You can slow down and still feel heavy.
You can simplify your schedule and still feel constrained.
You can rest and still feel internally crowded.

The issue isn’t volume. It’s coherence. Lightness doesn’t come from escaping life. It comes from being in agreement with yourself while living it.

Alignment Is Existential, Not Tactical


Alignment is not a productivity concept. It’s not about habits, routines, or optimization.

Alignment is existential. It’s the state of being in agreement with who you are, what you believe, and what you are here to build — even if you’re still on the way, still refining, still learning.

When how you live contradicts what you know, value, and care about, life becomes heavy — regardless of how functional it looks from the outside.

You may be productive, capable, even successful, and still feel internally strained. That strain comes from fragmentation.

One part of you moves forward, while another resists. One layer complies, while another withdraws. Over time, this inner disagreement turns into effort, tension, and the constant need to push yourself through life.

That push is what exhausts you.

The more confused you are about who you are and what you want to create, the heavier life feels. Not because you lack discipline — but because you’re living out of sync with yourself.

You don’t need perfect clarity to live in alignment.
But you do need to reorient yourself. 

A sense of what matters. What you stand for. What kind of life you are consenting to build.

When your actions are at least coherent with that direction, energy consolidates instead of scattering. When they aren’t, everything costs more than it should.

Why Effort Feels So Different When Alignment Is Present

This is why two people can carry similar responsibilities and experience them completely differently.

One feels burdened.
 The other feels engaged.

The difference isn’t resilience. It’s alignment.

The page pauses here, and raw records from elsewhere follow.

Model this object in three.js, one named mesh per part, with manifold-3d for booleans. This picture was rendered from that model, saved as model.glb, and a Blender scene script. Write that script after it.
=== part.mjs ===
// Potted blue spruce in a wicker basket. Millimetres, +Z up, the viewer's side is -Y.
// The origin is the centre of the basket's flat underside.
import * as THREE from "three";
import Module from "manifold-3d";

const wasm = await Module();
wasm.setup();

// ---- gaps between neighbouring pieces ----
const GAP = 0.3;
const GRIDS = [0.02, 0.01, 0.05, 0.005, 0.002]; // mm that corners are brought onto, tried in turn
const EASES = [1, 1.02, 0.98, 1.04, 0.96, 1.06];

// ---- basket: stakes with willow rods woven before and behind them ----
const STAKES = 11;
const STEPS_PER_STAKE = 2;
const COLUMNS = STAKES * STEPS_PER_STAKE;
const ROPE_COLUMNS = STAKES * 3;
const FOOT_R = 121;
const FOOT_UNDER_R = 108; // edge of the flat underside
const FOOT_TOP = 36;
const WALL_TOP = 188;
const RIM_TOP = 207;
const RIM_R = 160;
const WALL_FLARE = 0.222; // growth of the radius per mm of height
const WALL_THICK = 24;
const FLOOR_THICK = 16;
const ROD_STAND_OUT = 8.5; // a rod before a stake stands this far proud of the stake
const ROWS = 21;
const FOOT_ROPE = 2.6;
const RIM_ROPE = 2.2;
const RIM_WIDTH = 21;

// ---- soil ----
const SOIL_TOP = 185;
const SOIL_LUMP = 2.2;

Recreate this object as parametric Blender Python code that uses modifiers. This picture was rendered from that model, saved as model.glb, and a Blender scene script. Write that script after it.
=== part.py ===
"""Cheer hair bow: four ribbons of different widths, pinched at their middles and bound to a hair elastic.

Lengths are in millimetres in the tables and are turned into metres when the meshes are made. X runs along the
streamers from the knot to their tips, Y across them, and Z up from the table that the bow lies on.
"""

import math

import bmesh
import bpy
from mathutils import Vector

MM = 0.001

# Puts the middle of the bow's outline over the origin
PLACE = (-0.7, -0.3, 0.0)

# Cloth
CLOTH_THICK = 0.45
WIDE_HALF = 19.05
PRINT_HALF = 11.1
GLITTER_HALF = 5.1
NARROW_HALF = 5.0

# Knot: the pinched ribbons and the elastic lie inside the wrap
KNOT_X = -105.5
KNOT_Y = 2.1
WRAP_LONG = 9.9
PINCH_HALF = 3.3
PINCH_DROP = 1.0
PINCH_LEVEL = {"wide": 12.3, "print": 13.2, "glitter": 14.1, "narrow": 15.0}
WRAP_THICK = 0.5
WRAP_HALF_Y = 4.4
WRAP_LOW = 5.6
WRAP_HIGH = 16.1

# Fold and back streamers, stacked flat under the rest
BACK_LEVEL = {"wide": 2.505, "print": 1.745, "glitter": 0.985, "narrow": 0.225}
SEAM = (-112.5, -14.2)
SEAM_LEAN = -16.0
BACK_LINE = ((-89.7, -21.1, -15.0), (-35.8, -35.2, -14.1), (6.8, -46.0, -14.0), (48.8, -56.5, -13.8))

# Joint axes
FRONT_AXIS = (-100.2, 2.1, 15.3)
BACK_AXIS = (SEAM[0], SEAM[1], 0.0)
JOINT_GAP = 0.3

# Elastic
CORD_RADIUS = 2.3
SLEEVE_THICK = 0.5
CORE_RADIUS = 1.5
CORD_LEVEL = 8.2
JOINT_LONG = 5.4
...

Aligned effort still requires discipline. Still demands responsibility. Still asks you to show up.

But it no longer requires you to override yourself.

You stop negotiating internally. You stop pushing against unacknowledged resistance. Energy circulates instead of pooling into tension.

Effort becomes cleaner. Not easier — but more direct.

Where Clear Perception Changes Everything

This is often the point where people try to “fix” themselves.

They change habits. Overhaul routines. Make bold external moves. Sometimes that helps. Often, it doesn’t.

Because what’s required first is clearer perception.

You need to know yourself better to:
– see what no longer fits
– recognize what’s being overextend
– understand where you’re betraying yourself day after day.

This is where a Personal Guidance session can be useful — not to impose direction, but to clarify it. Not to dismantle your life, but to reorganize it from the inside out.

When perception sharpens, effort naturally redistributes. Energy starts flowing where it actually belongs.

When Inner Order Begins to Return


As alignment starts to restore itself, something noticeable happens.

Life stops feeling like something you have to constantly manage.

You still make decisions. You still take responsibility. But the sense of internal congestion eases. You’re no longer carrying identities, commitments, or structures that don’t resonate with you.

Lightness returns not because life got easier — but because it got clearer.

And clarity has weight-reducing power.

A Clearer Way Forward

If you’re in a phase where life works but feels heavier than it should, that’s not a personal flaw.

It’s a signal that your reality needs updating.

This is exactly what I work with in Personal Guidance sessions: identifying what’s out of place, clarifying what needs to shift, and helping you realign how you hold direction — without forcing change or creating unnecessary disruption.

You can explore Personal Guidance here and see whether it’s the right step now.

When Things Fall Back Into Place


Lightness isn’t something you chase.

It’s something that returns when alignment is restored.

When your life stops pulling you away from yourself, effort becomes inhabitable again. Presence deepens. And responsibility no longer feels like self-betrayal.

Not because you let go of commitment — 
 but because you’re no longer living in inner contradiction.

That’s the difference between relief and alignment.